## [Written task]
Collect each line of the entries that holds the string "part".

## [Data records]
START
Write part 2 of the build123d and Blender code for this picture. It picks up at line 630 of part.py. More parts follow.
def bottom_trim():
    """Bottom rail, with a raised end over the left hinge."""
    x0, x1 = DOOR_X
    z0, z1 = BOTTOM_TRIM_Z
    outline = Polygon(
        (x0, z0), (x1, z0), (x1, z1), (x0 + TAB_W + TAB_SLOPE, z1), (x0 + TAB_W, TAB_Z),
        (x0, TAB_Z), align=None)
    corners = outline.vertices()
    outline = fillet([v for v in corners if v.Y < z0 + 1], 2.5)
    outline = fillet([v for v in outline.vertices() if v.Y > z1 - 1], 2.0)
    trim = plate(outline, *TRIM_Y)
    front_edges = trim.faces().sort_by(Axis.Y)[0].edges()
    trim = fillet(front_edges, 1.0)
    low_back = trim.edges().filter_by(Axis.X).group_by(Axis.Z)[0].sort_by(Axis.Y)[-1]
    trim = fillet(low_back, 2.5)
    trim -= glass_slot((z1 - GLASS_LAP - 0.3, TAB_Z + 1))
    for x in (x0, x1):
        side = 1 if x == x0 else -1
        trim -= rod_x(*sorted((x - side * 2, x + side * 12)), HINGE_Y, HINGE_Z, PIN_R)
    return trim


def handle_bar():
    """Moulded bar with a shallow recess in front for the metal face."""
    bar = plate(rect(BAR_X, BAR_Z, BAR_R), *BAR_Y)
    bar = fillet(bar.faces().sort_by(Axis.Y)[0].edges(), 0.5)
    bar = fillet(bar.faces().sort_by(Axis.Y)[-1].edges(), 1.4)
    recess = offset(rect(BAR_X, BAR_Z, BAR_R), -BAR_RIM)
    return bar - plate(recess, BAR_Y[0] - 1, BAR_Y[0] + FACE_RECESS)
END
START
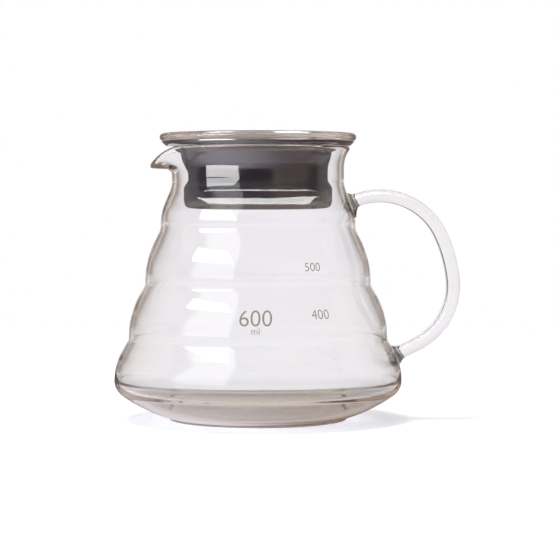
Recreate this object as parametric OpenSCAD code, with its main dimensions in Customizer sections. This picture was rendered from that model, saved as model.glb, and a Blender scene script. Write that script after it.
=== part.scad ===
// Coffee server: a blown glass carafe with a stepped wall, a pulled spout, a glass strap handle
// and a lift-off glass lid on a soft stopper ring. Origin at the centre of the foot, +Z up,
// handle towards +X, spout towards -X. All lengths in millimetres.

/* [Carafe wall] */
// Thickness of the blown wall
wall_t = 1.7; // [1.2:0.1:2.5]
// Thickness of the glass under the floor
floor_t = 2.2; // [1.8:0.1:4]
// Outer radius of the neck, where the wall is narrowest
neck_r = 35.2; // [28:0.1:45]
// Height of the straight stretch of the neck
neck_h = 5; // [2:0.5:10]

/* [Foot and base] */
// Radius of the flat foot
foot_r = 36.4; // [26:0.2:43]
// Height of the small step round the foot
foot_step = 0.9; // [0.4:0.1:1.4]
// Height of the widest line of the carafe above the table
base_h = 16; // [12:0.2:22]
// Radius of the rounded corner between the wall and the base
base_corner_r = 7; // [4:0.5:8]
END
## [The solution]
Write part 2 of the build123d and Blender code for this picture. It picks up at line 630 of part.py. More parts follow.
=== part.scad ===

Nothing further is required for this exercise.